Supplies: Baking soda, vinegar, ketchup
KarinaToner, operations manager at Arlington, Virginia-based Spekless Cleaning, suggests a simple solution for bringing tarnished copper back to its original glory. “Mix equal parts of vinegar, salt, and flour to form a paste,” she explains. “Apply this mixture to tarnished copper, let it sit for a few minutes, then rinse and buff for a gleaming finish.”
Supplies: Vinegar, salt, flour
An important note on how to clean gold jewelry is that it’s important to exercise caution to avoid damaging this precious metal. Luckily, the gentle cleaning solution you need is likely already in your kitchen. Simply mix a couple of drops of concentrated dish soap into a bowl of warm water and let the jewelry soak for a few minutes before drying it off with a lint-free cloth. If any dirt remains, use a soft-bristled toothbrush to give the material a light scrubbing.
Supplies: Dish soap, lint-free cloth, soft toothbrush
Wondering how to clean pewter? Pewter pieces can simply be cleaned with a solution of dish soap and warm water using a soft sponge. However, Muffetta Krueger, founder of Muffetta Domestic Assistants, stresses the importance of taking steps to keep pewter from tarnishing. After cleaning, she recommends that you “dry it promptly and avoid leaving it in a humid environment to prevent tarnishing.”

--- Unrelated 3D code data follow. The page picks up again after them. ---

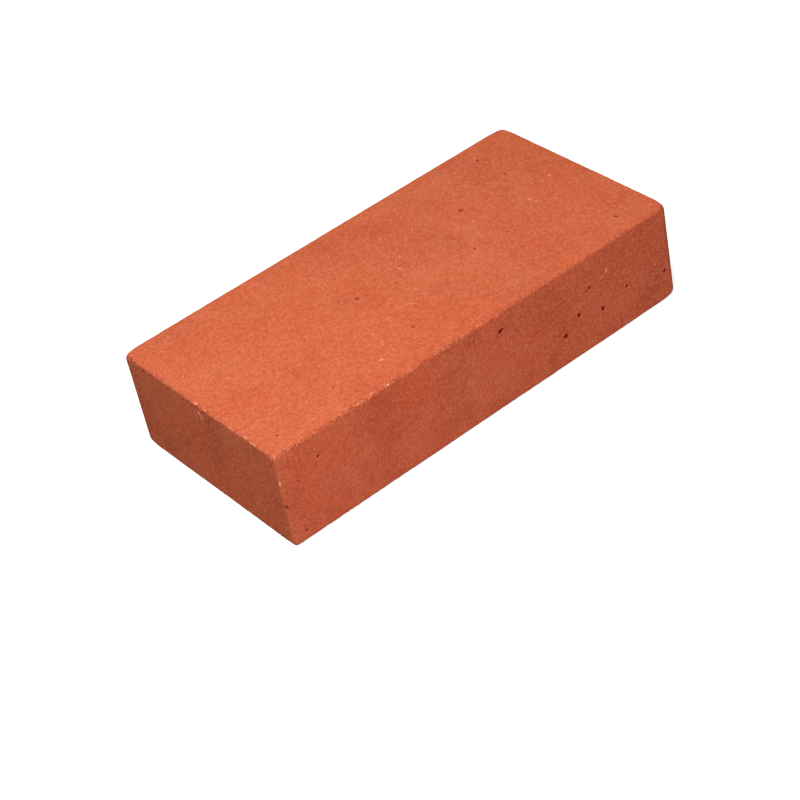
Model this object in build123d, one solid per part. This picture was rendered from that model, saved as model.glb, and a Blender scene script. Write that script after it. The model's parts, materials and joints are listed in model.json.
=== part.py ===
from build123d import *
import os

# A paving brick: one body of fired clay, solid all through, lying on its bed face.
# The origin is the middle of the bed face. X runs along the brick, Y across it and Z up.
# Sizes are in millimetres.

# Work size of the brick
LENGTH = 230.0
WIDTH = 115.0
THICKNESS = 50.0

# The mouth of the die rounds the four upright corners of the clay column.
CORNER_RADIUS = 4.0

# The wire cuts the wearing face and the bed, and handling dulls their sharp edges.
WEARING_ARRIS_RADIUS = 1.5
BED_ARRIS_RADIUS = 1.5


def cut_slice():
    """One thickness of the clay column, as the wire leaves it, standing on the bed."""
    outline = RectangleRounded(LENGTH, WIDTH, CORNER_RADIUS)
    return extrude(outline, THICKNESS)


def dull_arrises(body):
    """The slice with the edges round its wearing face and round its bed dulled."""
    wearing_face = body.faces().sort_by(Axis.Z)[-1]
    body = fillet(wearing_face.edges(), WEARING_ARRIS_RADIUS)
    bed = body.faces().sort_by(Axis.Z)[0]
    return fillet(bed.edges(), BED_ARRIS_RADIUS)


def paving_brick():
    """The whole brick as one named solid."""
    brick = dull_arrises(cut_slice())
    brick.label = "paving_brick"
    return brick


os.makedirs("parts", exist_ok=True)
export_step(paving_brick(), "parts/paving_brick.step")
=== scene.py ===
"""Looks of a fired clay paving brick: its pitted, crumbly body, the camera, the lights and the floor."""

import json
import math
import random
from typing import NamedTuple

import bpy
import numpy as np
from mathutils import Matrix, Vector, kdtree, noise

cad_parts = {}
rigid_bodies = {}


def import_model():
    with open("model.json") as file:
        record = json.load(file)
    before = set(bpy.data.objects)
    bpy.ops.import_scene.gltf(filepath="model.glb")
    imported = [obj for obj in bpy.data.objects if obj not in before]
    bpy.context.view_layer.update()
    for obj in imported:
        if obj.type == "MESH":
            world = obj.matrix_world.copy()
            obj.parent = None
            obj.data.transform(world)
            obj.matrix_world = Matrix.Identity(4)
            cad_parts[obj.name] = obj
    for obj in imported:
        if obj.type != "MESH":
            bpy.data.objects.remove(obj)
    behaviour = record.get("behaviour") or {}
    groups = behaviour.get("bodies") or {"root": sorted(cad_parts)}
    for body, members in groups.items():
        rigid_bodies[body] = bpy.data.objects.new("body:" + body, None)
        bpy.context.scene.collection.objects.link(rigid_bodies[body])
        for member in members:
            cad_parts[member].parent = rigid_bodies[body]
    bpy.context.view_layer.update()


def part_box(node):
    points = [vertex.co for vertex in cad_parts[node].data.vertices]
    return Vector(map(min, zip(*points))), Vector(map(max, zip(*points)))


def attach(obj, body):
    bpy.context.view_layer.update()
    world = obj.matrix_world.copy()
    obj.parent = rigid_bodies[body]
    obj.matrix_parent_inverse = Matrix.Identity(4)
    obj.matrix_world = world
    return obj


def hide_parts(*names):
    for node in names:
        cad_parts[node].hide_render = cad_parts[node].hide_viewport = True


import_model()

NODE = "paving_brick"
BODY = "root"
MM = 0.001  # metres in a millimetre. The brick is shaped in millimetres
LOW, HIGH = (np.array(corner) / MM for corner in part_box(NODE))
MIDDLE = (LOW + HIGH) / 2
HALF = (HIGH - LOW) / 2

# Camera, fitted to the brick's edges in the photograph
PICTURE_SIDE = 800  # pixels, the photograph's width and height
FOCAL_LENGTH = 2212.4  # pixels
SENSOR_WIDTH = 36.0  # millimetres
CAMERA_PLACE = Vector((-447.48, -695.51, 617.84))  # millimetres
CAMERA_HEADING = math.radians(32.03)  # from +Y towards +X
CAMERA_DIP = math.radians(37.57)  # below level
CAMERA_ROLL = math.radians(-12.26)
CAMERA_TURN = (
    Matrix.Rotation(-CAMERA_HEADING, 3, "Z")
    @ Matrix.Rotation(math.pi / 2 - CAMERA_DIP, 3, "X")
    @ Matrix.Rotation(CAMERA_ROLL, 3, "Z")
)

# The brick's form, in millimetres
NEAR_CORNER_RADIUS = 1.6  # the upright corner nearest the camera is the crispest
LEFT_CORNER_RADIUS = 3.3
RIGHT_CORNER_RADIUS = 4.0
FAR_CORNER_RADIUS = 3.0
ARRIS_RADIUS = 1.2
LEFT_ARRIS_RADIUS = 0.7  # the arrises of the left end, which the wire left sharper
LEFT_END_REACH = 2, 8  # from the left end to where the arrises are as elsewhere
ARRIS_WAVES = (0.15, 20), (0.10, 3)  # height and wavelength of the unevenness of the arris radius
LEAST_ARRIS = 0.5
CORNER_WEAR = 0.9  # where three arrises meet, they are rounded to this share of the corner's radius
CORNER_WEAR_REACH = 5.0

# Triangles: the longest edge that each place may have, in millimetres
START_CELL = 5.0  # the box divides into squares of this size
PLAIN_EDGE = 2.6
ARRIS_EDGE = 0.65
CRUMBLY_EDGE = 0.36
FINEST_CRUMBLE = 0.65, 0.85  # triangles shrink to CRUMBLY_EDGE between these values of crumbliness
PIT_EDGE = 0.45
ARRIS_BAND = 1.2  # how far from a sharp edge of the box the finest triangles go
ARRIS_GROWTH = 0.5  # how fast triangles may grow away from the arrises
PIT_GROWTH = 0.7  # and from the pits
PIT_BAND = 1.2  # how many of a pit's radii the finest triangles go out from its middle


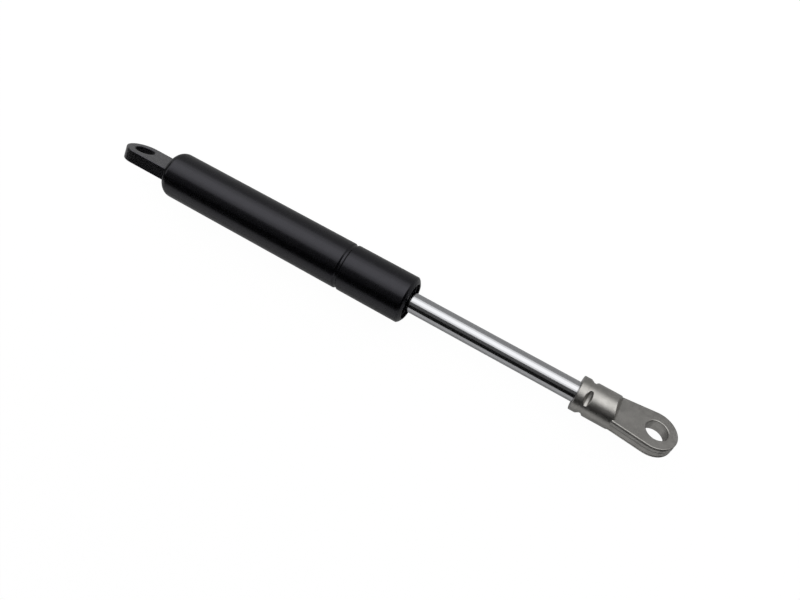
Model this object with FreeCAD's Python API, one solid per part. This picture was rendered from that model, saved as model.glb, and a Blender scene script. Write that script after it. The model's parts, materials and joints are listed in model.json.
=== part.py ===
import FreeCAD, Part
import math
import os

# A gas strut stay, 8 mm rod in a 19 mm tube, drawn fully extended.
# Millimetres. The origin is the centre of the base eye's hole, +X runs along the strut to the
# rod eye, the base eye's pin hole runs along Y, and Z is up.

# ---- what the strut is ordered by ------------------------------------------------------------
STROKE = 60.0               # travel of the rod
TUBE_OD = 19.0              # outside of the pressure tube
TUBE_WALL = 1.0
ROD_D = 8.0                 # chromed rod
PIN_D = 8.0                 # pins that both eyes take
EYE_T = 5.0                 # thickness of both blade eyes
ROD_EYE_ROLL = 23.7         # degrees that the rod eye is turned about +X from the base eye

# ---- clearances ------------------------------------------------------------------------------
SEAT_GAP = 0.05             # between a piece and the bore or face that it is pushed against
RUN_GAP = 0.05              # radial, between what slides or turns and what guides or seals it
SWEEP_GAP = 0.3             # between pieces that move past each other without touching
RING_PLAY = 0.1             # beside and under the piston ring in its groove
BASE_PIN_GAP = 0.05         # radial, pin in the base eye
ROD_PIN_GAP = 0.1           # radial, pin in the rod eye
TAIL_GAP = 0.7              # rod's tail to the base plug, rod fully in
CLOSED_GAP = 8.3            # mouth of the tube to the rod eye, rod fully in

# ---- base end --------------------------------------------------------------------------------
BASE_REACH = 15.5           # base eye's hole to the closed end of the tube
BASE_EYE_RIM = 3.2          # metal around the base eye's hole
BASE_ROUND = 3.6            # outer radius of the tube's spun-in end
BASE_RIM_FLAT = 0.5         # flat of the spun-in end that the eye laps over
WELD_LEG = 1.0
WELD_INSET = 0.4            # each end of the weld, in from the radius of the tube's rim
PLUG_T = 6.5

# ---- tube ------------------------------------------------------------------------------------
MOUTH_ROUND = 2.3           # outer radius of the rolled-in mouth, which its lip ends with
BEAD_W = 1.8                # width of the rolled bead at the tube's surface
BEAD_DEPTH = 0.45

# ---- piston pack, from the tail to the stop --------------------------------------------------
TAIL_D = 5.0                # rod's tail, through the piston
TAIL_HEAD_L = 2.2           # peened end of the tail
TAIL_HEAD_D = 7.6
TAIL_HEAD_ROUND = 1.5
REAR_WASHER_T = 1.2
VALVE_DISC_T = 0.6
VALVE_DISC_SIDE = 1.2       # edge of the valve disc to the tube's bore
PISTON_L = 7.0
FRONT_WASHER_T = 1.2
BUMPER_L = 3.8
BUMPER_SIDE = 1.5           # side of the bumper to the tube's bore
BUMPER_ROUND = 0.9
PISTON_RING_W = 2.6
PISTON_RING_T = 1.8         # radial
ORIFICE_D = 1.0
ORIFICE_WALL = 0.12         # orifice to the washers on one side and to the ring groove on the other

# ---- guide pack, from the bead to the mouth --------------------------------------------------
SUPPORT_T = 1.5
SEAL_L = 5.0
SEAL_V_W = 1.7              # opening of the seal's V
SEAL_V_DEPTH = 2.5
BACK_RING_T = 1.2
SLEEVE_L = 5.0
SLEEVE_WALL = 1.3
SLEEVE_PORT_D = 2.0
GUIDE_L = 11.65
GUIDE_POCKET_DEPTH = 1.2    # shallow pocket in the guide's outer face
BUSH_WALL = 0.9
END_WASHER_STAND = 0.3      # end washer's straight edge, before the rounding that fits the lip
END_WASHER_SHOW = 0.9       # how far the end washer shows inside the mouth
WIPER_SEAT = 2.1            # wiper's depth in the guide's bore
WIPER_STAND = 1.5           # collar's height above the pocket's floor
WIPER_WALL = 0.5
O_RING_T = 1.5              # cord of both O-rings

# ---- rod eye ---------------------------------------------------------------------------------
EYE_SHANK = 29.7            # hub's face to the hole
HUB_WALL = 2.6              # metal around the rod
HUB_L = 13.6
FLANGE_L = 2.7
FLANGE_STAND = 0.1
ROD_SOCKET_L = 11.9         # depth of the rod in the hub
CRIMP_X = 4.3               # hub's face to the middle of the crimps
CRIMP_W = 2.9               # at the hub's surface
CRIMP_FLOOR_W = 1.0
CRIMP_CHORD = 6.1
CRIMP_DEPTH = 0.95
CRIMP_COUNT = 4
CRIMP_GROOVE_W = 2.4        # rod's groove, which the crimps fill
CRIMP_GROOVE = 0.6
NECK_HALF_W = 6.4
SHOULDER_L = 2.0            # slope from the hub down to the blade
ROD_EYE_RIM = 3.5           # metal beyond the rod eye's hole
ROD_EYE_R = 8.3             # round of its tip
EDGE_CHAMFER = 0.3          # around the faces of the rod eye
HOLE_CHAMFER = 0.3
RIM_BREAK = 0.25            # edges broken on turned pieces

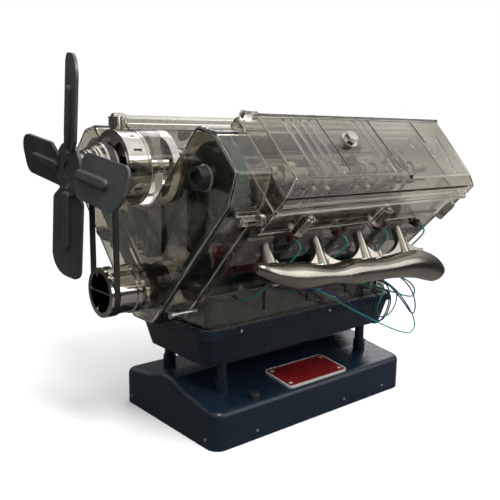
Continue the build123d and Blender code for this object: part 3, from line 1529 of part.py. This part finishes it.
shapes = {
    "base_shell": build_base_shell(),
    "base_bottom_cover": build_bottom_cover(),
    "electronics": group([build_batteries(), build_sound_board()]),
    "start_button": build_button(),
    "name_plate": build_name_plate(),
    "stand_posts": build_posts(),
    "oil_pan": build_oil_pan(),
    "crankcase_lower": build_crankcase_lower(),
    "engine_block": build_block(),
    "cylinder_liners": build_liners(),
    "cylinder_head_right": right(build_head(right_cylinders)),
    "cylinder_head_left": left(build_head(left_cylinders)),
    "valve_cover_right": right(build_cover()),
    "valve_cover_left": left(build_cover()),
    "filler_caps": build_caps(),
    "spark_plugs": build_plugs(),
    "timing_cover": build_timing_cover(),
    "exhaust_manifold_right": build_exhaust(right_cylinders),
    "exhaust_manifold_left": mirror(build_exhaust(left_cylinders), about=Plane.YZ),
    "intake_manifold": build_intake(),
    "water_pump": build_pump(),
    "alternator_drum": build_drum(),
    "rear_cover": build_rear_cover(),
    "screws": build_screws(),
    "ignition_leads": build_ignition_leads(),
    "wire_teal": wire("teal wire", teal_route),
    "wire_blue": group([wire("blue wire", blue_route), wire("blue loop", blue_loop_route),
                        wire("low blue wire", blue_low_route)]),
    "wire_loop": group([wire("loop wire", loop_route), wire("high teal wire", teal_high_route)]),
    "crankshaft": build_crankshaft(),
    "crank_pulley": build_crank_pulley(),
    "crank_timing_pulley": build_crank_timing_pulley(),
    "timing_belt": build_timing_belt(),
    "fan_belt": build_fan_belt(),
    "fan_pulley": build_fan_pulley(),
    "fan": build_fan(),
    "crank_gear": build_crank_gear(),
    "motor_pinion": build_pinion(),
    "drive_motor": build_motor(),
    "camshaft_right": right(build_camshaft(right_cylinders)),
    "camshaft_left": left(build_camshaft(left_cylinders)),
    "cam_pulley_right": build_cam_pulley(1),
    "cam_pulley_left": build_cam_pulley(-1),
    "valves_right": right(build_valves(right_cylinders)),
    "valves_left": left(build_valves(left_cylinders)),
}
for index in range(cylinder_count):
    for side, place, cylinders in ((1, right, right_cylinders), (-1, left, left_cylinders)):
        height = gudgeon_height(index, side)
        number = index + 1 + (0 if side > 0 else cylinder_count)
        shapes["piston_" + str(number)] = place(build_piston(cylinders[index], height))
        shapes["connecting_rod_" + str(number)] = place(build_rod(cylinders[index], height, index, side))
for name, shape in shapes.items():
    save(shape, name)
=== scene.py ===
import json
import math

import bpy
from mathutils import Matrix, Vector


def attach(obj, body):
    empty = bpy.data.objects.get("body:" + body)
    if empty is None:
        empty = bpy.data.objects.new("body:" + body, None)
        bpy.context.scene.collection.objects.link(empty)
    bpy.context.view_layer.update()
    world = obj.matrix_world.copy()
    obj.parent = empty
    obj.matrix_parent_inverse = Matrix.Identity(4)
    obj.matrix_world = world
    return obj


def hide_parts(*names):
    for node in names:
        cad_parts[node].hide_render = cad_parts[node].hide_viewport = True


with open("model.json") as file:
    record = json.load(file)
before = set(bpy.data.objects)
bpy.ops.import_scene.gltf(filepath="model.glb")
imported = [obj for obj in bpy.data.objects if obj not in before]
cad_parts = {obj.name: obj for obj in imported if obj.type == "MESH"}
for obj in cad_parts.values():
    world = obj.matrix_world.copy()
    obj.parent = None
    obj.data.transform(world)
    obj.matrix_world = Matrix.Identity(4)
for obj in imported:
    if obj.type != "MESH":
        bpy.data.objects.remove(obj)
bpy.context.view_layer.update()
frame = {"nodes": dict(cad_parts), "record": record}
nodes = frame["nodes"]
mm = 0.001


# Camera at the photograph's viewing angle

camera_place = Vector((390.6, -351.2, 214.7)) * mm
camera_azimuth = math.radians(49.7)
camera_elevation = math.radians(10.2)
camera_roll = math.radians(0.8)
camera_lens = 47.8
camera_shift = -0.002
camera_near = 10 * mm


def link_object(name, data):
    """A new object in the scene that shows this data."""
    piece = bpy.data.objects.new(name, data)
    bpy.context.scene.collection.objects.link(piece)
    return piece


def make_camera():
    """The camera's own +Z points back from the object, and the roll turns its sides."""
    back = Vector((math.sin(camera_azimuth) * math.cos(camera_elevation),
                   -math.cos(camera_azimuth) * math.cos(camera_elevation), math.sin(camera_elevation)))
    level_right = Vector((math.cos(camera_azimuth), math.sin(camera_azimuth), 0))
    level_up = back.cross(level_right)
    right = level_right * math.cos(camera_roll) + level_up * math.sin(camera_roll)
    up = level_up * math.cos(camera_roll) - level_right * math.sin(camera_roll)
    data = bpy.data.cameras.new("camera")
    data.lens = camera_lens
    data.shift_x = camera_shift
    data.clip_start = camera_near
    camera = link_object("camera", data)
    turn = Matrix((right, up, back)).transposed().to_4x4()
    camera.matrix_world = Matrix.Translation(camera_place) @ turn
    bpy.context.scene.camera = camera


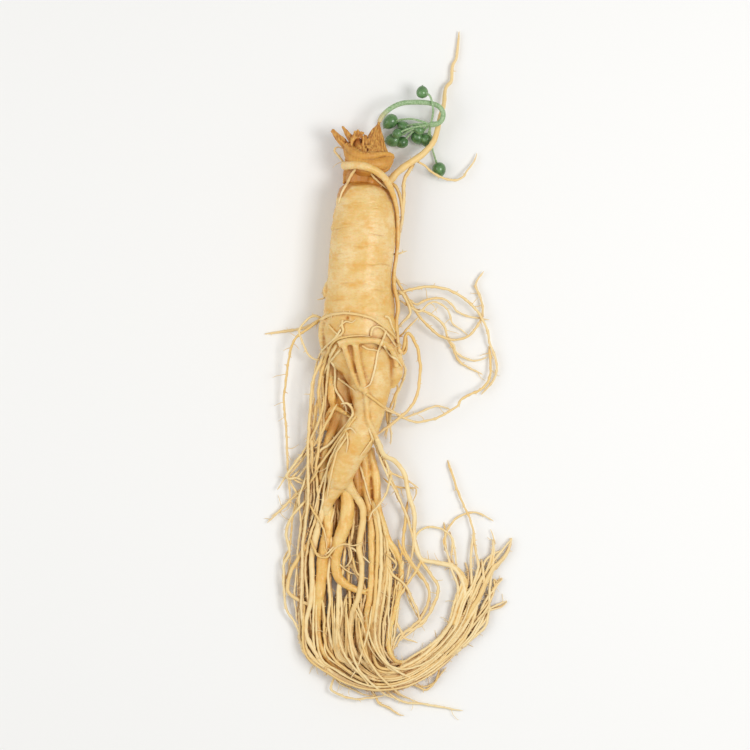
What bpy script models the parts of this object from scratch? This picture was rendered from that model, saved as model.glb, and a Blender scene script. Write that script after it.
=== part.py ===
"""A fresh ginseng root lying on its side, with the fruit stalk that grew from its crown.

The body, neck, crown, legs, fingers and rootlets grew as one piece and make one solid. The fruit stalk,
with its pedicels and berries, makes the other. The root lies along Y with its crown towards +Y, and it
rests on z = 0 on the flat spot below its belly, where the origin is.

A route point is (x, y) or (x, y, height, width). x and y are pixels of the photograph, which looks
straight down, with x to the right and y towards the root's tips. Heights and widths are in millimetres.
"""

import math

import bmesh
import bpy
from mathutils import Vector
from mathutils.bvhtree import BVHTree

MM = 0.001

# Driving dimensions
PIXEL = 0.5 * MM
ORIGIN_PIXEL = (360, 326)
AXIS_HEIGHT = 14.6
BODY_WIDTH = 32
BELLY_WIDTH = 36
DEPTH_PER_WIDTH = 0.88
FLOOR_CLEARANCE = 0.35
SINK_SHARE = 0.2
FALL_POWER = 1.5
TAPER = 0.1

# How finely the forms are made
CORE_VOXEL = 1.0 * MM
CORE_TRIANGLES = 2600
SMOOTH_FACTOR = 0.5
SMOOTH_ROUNDS = 4
CORE_STEP = 5
ROOTLET_STEP = 14
CORE_BEVEL = 3
FINGER_BEVEL = 1
ROOTLET_BEVEL = 0
STALK_STEP = 6
PEDICEL_STEP = 9
BERRY_SEGMENTS = 10
BERRY_RINGS = 7
WELD = 0.01 * MM
SHARP_ANGLE = math.radians(50)
CUTTER_SIZE = (0.6, 0.6, 0.1)
ABOVE_EVERYTHING = 100

# Thick forms, which flow into each other
BODY = [
    (366, 178, AXIS_HEIGHT, 17),
    (366, 184, AXIS_HEIGHT, 18),
    (365.5, 189, AXIS_HEIGHT, 21.5),
    (363.5, 199, AXIS_HEIGHT, 26.5),
    (362, 213, AXIS_HEIGHT, 30),
    (362, 240, AXIS_HEIGHT, BODY_WIDTH),
    (360, 270, AXIS_HEIGHT, 31.5),
    (359, 292, AXIS_HEIGHT, 32.5),
    (359, 315, AXIS_HEIGHT, 35.5),
    (360, 332, AXIS_HEIGHT, BELLY_WIDTH),
    (361, 350, AXIS_HEIGHT, 33),
    (366, 366, AXIS_HEIGHT, 26),
    (369, 380, AXIS_HEIGHT, 21),
]
HEAD = [
    (366, 184, 15, 18),
    (366, 174, 15, 18.5),
    (367, 166, 15, 22),
    (367, 157, 15, 24),
    (367, 149, 15, 20),
    (366, 143, 15, 15),
]
SPIKE_OUTER = [(357, 156, 15, 10), (346, 146, 15, 5), (338, 138, 15, 3.5), (331, 130, 15, 2)]
SPIKE_INNER = [(359, 153, 17, 9), (350, 141, 17, 4.5), (342, 127, 18, 2.2)]
CREST = [(359, 150, 17, 9), (358, 139, 17, 6), (358, 131, 17, 3)]
FAN = [(374, 157, 15, 15), (374, 146, 15, 11), (376, 136, 15, 6.5), (378.9, 122.5, 15, 3.2)]
FLANGE = [(378, 166, 15, 12), (387, 162, 15, 7), (393, 159, 15, 3)]
MAIN_LEG = [
    (365, 350, 14, 28),
    (370, 372, 13.5, 23.5),
    (370, 392, 13, 20),
    (369, 411, 13, 16),
    (362, 430, 12.5, 16),
    (353, 447, 12, 15),
    (345, 465, 11, 13.5),
    (340, 478, 9.8, 13),
    (339, 487, 8.8, 10.5),
]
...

Supplies: Dish soap, sponge
Aluminum is used in a variety of applications and is found in many everyday items like pots and pans. Thankfully, making an aluminum cleaner is simple. According to Schulhof, “All you need to clean aluminum is simple soap and water.” She says, “If you have stubborn stains or grime, sprinkle it with baking soda for extra abrasive power before scrubbing.” Then rinse with water and towel dry.
Supplies: Mild soap, baking soda
Many surfaces in our homes have chrome finishes, so it’s important to know how to keep this shiny metal particularly spotless. Since chrome is a softer metal, avoid cleaning it with any harsh chemical solutions. Instead, use a mild cleaning agent and water. Geick emphasizes that drying and polishing chrome quickly is key, explaining, “Dry the chrome to prevent water spots and mineral buildup.”
Supplies: Mild soap
Understanding how to properly clean each type of metal is essential to keep them gleaming and in top condition. By following these experts’ advice, the metal surfaces in your home are sure to look like new for years to come. Remember to always test cleaning solutions in an inconspicuous area first, and be mindful of the ingredients you use—whether you’re creating a DIY metal cleaner or using a commercial cleaning product. It’s easier to repeat a cleaning process than to reverse any damage incurred from using too harsh of a metal cleaner.